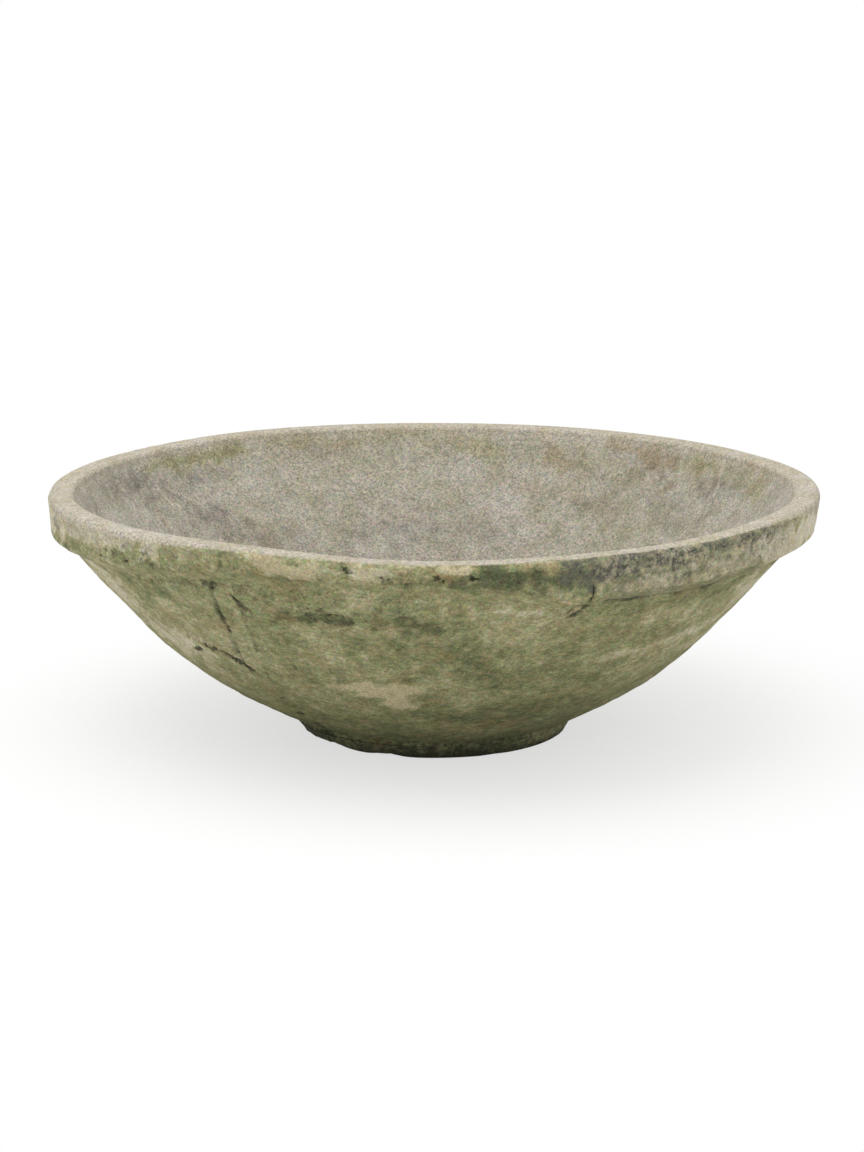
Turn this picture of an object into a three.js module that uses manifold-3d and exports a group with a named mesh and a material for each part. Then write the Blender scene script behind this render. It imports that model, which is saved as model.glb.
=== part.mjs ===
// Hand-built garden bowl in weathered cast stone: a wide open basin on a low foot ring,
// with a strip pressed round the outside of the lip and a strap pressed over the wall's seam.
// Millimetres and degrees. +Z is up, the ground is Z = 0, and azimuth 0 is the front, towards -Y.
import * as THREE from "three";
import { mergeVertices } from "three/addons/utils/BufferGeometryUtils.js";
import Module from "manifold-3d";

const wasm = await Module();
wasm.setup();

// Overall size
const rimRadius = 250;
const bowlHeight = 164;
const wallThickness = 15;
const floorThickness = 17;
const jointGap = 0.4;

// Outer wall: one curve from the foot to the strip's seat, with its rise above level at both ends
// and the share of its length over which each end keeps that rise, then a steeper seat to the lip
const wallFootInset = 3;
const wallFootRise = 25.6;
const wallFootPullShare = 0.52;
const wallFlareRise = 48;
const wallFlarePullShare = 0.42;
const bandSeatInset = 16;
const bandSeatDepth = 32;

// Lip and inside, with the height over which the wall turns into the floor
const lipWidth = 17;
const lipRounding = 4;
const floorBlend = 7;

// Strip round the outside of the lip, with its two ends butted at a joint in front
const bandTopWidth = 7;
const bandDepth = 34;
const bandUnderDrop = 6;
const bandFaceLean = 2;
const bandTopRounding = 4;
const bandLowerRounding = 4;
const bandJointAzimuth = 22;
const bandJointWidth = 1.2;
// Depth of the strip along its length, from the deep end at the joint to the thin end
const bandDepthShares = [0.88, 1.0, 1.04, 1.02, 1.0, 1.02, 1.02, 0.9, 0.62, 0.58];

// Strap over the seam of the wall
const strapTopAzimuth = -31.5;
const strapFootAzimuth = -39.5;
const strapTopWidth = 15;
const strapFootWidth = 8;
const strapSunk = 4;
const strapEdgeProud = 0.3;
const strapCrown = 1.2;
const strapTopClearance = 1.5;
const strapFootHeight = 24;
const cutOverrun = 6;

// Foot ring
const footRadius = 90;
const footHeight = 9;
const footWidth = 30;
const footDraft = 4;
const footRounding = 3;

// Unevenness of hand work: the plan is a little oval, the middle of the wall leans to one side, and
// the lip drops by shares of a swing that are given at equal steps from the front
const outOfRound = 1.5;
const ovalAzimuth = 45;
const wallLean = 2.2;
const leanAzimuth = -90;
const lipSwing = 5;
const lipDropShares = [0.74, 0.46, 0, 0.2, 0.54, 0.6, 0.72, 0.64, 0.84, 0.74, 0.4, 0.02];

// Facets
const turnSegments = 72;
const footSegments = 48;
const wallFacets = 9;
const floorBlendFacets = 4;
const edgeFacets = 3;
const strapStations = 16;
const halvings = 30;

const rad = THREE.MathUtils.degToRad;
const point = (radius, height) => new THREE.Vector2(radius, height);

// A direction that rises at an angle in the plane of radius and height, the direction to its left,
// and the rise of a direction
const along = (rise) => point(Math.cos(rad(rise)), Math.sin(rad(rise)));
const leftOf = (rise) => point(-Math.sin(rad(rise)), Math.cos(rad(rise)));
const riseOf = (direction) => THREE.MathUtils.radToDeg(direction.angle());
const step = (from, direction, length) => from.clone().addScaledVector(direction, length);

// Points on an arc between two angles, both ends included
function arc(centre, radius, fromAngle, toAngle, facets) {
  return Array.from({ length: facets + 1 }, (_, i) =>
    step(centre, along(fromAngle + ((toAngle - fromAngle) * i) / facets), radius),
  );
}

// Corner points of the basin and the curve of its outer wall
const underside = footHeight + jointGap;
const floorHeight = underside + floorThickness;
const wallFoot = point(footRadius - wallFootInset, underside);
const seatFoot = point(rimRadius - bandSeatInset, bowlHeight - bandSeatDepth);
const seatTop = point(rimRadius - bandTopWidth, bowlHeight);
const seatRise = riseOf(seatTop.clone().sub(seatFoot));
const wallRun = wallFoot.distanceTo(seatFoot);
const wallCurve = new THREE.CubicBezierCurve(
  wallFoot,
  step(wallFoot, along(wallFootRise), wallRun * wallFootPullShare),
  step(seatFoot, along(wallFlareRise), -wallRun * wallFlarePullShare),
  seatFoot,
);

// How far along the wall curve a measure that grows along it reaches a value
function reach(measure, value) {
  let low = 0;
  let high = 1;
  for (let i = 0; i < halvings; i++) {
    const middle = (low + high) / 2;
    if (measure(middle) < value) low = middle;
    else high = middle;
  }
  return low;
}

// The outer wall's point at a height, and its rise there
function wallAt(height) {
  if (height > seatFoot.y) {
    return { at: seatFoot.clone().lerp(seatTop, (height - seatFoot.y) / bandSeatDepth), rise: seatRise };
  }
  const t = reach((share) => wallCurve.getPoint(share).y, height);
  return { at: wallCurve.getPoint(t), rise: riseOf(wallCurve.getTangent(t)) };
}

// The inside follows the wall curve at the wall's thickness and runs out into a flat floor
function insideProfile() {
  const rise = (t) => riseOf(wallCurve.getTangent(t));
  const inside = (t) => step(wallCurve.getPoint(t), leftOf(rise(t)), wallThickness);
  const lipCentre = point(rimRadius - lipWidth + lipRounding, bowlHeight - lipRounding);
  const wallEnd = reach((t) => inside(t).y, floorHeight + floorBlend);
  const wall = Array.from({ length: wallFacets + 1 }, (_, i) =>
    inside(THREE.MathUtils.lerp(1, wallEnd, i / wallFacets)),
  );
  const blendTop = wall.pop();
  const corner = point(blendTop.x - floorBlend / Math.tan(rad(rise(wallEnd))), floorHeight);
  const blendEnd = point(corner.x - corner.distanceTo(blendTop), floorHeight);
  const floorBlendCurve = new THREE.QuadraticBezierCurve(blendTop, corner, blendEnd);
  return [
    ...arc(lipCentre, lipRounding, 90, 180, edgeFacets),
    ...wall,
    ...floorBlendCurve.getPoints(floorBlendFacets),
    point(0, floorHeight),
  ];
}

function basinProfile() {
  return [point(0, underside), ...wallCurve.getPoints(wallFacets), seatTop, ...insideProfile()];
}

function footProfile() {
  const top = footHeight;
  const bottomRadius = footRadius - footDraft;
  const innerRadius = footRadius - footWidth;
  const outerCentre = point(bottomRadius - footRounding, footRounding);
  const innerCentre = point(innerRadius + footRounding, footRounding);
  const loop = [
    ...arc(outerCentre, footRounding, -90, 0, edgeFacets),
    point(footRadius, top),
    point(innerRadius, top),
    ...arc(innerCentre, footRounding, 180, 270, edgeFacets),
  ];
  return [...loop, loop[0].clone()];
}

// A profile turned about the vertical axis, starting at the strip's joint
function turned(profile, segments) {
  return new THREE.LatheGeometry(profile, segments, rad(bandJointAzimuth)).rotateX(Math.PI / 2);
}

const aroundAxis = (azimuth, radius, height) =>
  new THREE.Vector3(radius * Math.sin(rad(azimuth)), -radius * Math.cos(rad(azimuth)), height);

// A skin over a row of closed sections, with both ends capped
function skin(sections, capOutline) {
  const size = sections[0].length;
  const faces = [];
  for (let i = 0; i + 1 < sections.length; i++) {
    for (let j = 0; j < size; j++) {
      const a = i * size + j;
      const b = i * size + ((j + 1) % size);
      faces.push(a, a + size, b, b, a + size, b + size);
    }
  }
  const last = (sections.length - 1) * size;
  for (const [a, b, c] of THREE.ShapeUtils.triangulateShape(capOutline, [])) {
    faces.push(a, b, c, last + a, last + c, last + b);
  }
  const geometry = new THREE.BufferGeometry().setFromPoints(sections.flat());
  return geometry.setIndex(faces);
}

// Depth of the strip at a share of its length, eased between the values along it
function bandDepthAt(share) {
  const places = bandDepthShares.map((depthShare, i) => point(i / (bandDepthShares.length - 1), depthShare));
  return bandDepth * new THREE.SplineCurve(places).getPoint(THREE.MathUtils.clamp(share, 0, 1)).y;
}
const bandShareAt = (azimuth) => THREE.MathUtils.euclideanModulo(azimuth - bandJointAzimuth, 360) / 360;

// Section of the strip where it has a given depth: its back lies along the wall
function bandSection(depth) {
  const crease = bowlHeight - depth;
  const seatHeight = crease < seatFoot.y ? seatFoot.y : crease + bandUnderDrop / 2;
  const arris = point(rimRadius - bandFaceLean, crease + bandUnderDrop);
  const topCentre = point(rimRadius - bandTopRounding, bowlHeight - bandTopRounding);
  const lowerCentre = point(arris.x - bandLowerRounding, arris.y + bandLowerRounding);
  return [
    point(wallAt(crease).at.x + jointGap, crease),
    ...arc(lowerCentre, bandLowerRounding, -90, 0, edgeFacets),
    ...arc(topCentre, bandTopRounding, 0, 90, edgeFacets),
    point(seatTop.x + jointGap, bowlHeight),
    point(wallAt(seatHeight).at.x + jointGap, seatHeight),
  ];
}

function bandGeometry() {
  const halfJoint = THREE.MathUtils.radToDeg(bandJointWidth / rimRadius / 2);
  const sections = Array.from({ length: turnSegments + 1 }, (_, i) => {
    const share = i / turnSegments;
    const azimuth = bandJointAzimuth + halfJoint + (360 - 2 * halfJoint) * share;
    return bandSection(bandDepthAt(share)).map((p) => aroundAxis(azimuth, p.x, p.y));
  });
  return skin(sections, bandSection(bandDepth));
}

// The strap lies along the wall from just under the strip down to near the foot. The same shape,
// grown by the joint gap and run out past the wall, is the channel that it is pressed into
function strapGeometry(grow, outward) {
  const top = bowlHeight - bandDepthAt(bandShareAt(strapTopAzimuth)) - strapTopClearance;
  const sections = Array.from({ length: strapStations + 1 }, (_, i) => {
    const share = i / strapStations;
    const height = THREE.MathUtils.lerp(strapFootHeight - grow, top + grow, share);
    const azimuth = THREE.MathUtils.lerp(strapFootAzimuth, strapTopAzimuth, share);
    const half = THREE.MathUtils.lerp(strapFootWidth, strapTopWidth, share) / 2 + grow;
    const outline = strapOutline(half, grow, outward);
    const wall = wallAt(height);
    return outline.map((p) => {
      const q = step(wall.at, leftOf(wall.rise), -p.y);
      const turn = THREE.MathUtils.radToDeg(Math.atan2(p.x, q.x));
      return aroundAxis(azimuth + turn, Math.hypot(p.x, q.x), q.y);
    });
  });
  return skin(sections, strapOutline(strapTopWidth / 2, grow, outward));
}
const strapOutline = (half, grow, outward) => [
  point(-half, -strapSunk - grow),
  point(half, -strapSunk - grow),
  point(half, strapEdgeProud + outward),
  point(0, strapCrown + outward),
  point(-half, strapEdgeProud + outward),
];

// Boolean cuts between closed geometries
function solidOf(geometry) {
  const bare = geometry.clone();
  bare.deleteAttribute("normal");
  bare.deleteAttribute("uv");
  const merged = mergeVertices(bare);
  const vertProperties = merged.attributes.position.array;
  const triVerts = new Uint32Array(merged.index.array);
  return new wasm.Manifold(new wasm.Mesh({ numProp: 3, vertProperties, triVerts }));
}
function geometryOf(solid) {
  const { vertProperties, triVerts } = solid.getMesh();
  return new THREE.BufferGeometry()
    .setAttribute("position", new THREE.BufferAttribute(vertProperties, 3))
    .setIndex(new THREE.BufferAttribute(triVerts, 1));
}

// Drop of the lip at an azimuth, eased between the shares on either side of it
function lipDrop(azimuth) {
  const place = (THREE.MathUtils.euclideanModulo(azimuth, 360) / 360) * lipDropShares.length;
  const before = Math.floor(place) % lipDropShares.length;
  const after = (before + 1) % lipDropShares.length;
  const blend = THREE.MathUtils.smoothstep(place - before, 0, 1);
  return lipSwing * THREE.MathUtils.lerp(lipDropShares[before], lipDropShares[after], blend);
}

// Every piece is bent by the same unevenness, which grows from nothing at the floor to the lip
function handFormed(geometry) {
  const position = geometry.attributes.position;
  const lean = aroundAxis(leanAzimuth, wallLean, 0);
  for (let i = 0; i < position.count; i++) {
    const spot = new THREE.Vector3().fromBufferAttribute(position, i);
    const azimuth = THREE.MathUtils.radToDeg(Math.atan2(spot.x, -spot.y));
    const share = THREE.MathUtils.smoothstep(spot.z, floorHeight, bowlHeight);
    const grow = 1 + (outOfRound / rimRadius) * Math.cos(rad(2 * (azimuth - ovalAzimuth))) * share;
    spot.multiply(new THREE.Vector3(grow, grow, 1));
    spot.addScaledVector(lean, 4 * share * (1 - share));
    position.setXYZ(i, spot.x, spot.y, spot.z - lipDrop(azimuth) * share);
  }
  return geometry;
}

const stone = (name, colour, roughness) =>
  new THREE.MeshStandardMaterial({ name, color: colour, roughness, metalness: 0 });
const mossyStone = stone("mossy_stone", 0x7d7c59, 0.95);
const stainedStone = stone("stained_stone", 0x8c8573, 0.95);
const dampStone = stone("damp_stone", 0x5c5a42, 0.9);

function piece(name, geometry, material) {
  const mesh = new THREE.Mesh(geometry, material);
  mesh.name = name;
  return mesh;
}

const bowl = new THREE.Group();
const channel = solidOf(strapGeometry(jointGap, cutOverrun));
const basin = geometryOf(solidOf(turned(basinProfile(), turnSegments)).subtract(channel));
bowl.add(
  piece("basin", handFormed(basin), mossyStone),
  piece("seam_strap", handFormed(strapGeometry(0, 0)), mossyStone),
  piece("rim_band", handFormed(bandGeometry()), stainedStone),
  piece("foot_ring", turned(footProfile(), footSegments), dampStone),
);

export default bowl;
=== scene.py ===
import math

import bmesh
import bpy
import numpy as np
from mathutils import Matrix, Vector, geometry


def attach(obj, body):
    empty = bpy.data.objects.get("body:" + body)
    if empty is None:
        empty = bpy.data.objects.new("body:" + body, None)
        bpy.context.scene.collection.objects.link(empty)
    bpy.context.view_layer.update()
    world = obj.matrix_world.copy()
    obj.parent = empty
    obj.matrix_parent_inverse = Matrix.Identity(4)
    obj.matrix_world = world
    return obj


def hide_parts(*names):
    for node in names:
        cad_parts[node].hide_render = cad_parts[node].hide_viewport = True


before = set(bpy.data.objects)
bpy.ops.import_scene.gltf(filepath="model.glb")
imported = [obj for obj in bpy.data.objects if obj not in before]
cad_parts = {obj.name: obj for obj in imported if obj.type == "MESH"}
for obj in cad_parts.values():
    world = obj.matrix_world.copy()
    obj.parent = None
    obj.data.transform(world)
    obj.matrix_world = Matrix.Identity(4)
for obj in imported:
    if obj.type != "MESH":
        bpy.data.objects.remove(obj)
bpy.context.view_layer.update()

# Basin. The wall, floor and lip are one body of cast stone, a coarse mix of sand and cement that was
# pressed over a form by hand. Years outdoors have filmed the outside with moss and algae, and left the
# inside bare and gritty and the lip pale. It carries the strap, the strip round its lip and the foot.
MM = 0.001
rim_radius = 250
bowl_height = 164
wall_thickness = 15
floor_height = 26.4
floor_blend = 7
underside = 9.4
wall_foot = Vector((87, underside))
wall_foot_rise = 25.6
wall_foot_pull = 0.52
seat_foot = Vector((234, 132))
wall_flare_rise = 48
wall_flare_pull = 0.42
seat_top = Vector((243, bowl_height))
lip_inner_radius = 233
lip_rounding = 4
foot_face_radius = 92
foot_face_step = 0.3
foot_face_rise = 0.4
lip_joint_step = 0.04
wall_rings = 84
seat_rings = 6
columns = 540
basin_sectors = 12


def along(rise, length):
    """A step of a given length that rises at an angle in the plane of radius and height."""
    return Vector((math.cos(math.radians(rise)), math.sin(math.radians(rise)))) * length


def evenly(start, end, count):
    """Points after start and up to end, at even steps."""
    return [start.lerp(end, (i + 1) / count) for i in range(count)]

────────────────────

*DIRECTIONS*: Go back over the listing above and copy exactly the lines that begin at the line with "const stone = (name, colour, roughness) =>" and stop after the line with "cad_parts[node].hide_render = cad_parts[node].hide_viewport"; leave out every other line.

*COMPLETE OUTPUT*:
const stone = (name, colour, roughness) =>
  new THREE.MeshStandardMaterial({ name, color: colour, roughness, metalness: 0 });
const mossyStone = stone("mossy_stone", 0x7d7c59, 0.95);
const stainedStone = stone("stained_stone", 0x8c8573, 0.95);
const dampStone = stone("damp_stone", 0x5c5a42, 0.9);

function piece(name, geometry, material) {
  const mesh = new THREE.Mesh(geometry, material);
  mesh.name = name;
  return mesh;
}

const bowl = new THREE.Group();
const channel = solidOf(strapGeometry(jointGap, cutOverrun));
const basin = geometryOf(solidOf(turned(basinProfile(), turnSegments)).subtract(channel));
bowl.add(
  piece("basin", handFormed(basin), mossyStone),
  piece("seam_strap", handFormed(strapGeometry(0, 0)), mossyStone),
  piece("rim_band", handFormed(bandGeometry()), stainedStone),
  piece("foot_ring", turned(footProfile(), footSegments), dampStone),
);

export default bowl;
=== scene.py ===
import math

import bmesh
import bpy
import numpy as np
from mathutils import Matrix, Vector, geometry


def attach(obj, body):
    empty = bpy.data.objects.get("body:" + body)
    if empty is None:
        empty = bpy.data.objects.new("body:" + body, None)
        bpy.context.scene.collection.objects.link(empty)
    bpy.context.view_layer.update()
    world = obj.matrix_world.copy()
    obj.parent = empty
    obj.matrix_parent_inverse = Matrix.Identity(4)
    obj.matrix_world = world
    return obj


def hide_parts(*names):
    for node in names:
        cad_parts[node].hide_render = cad_parts[node].hide_viewport = True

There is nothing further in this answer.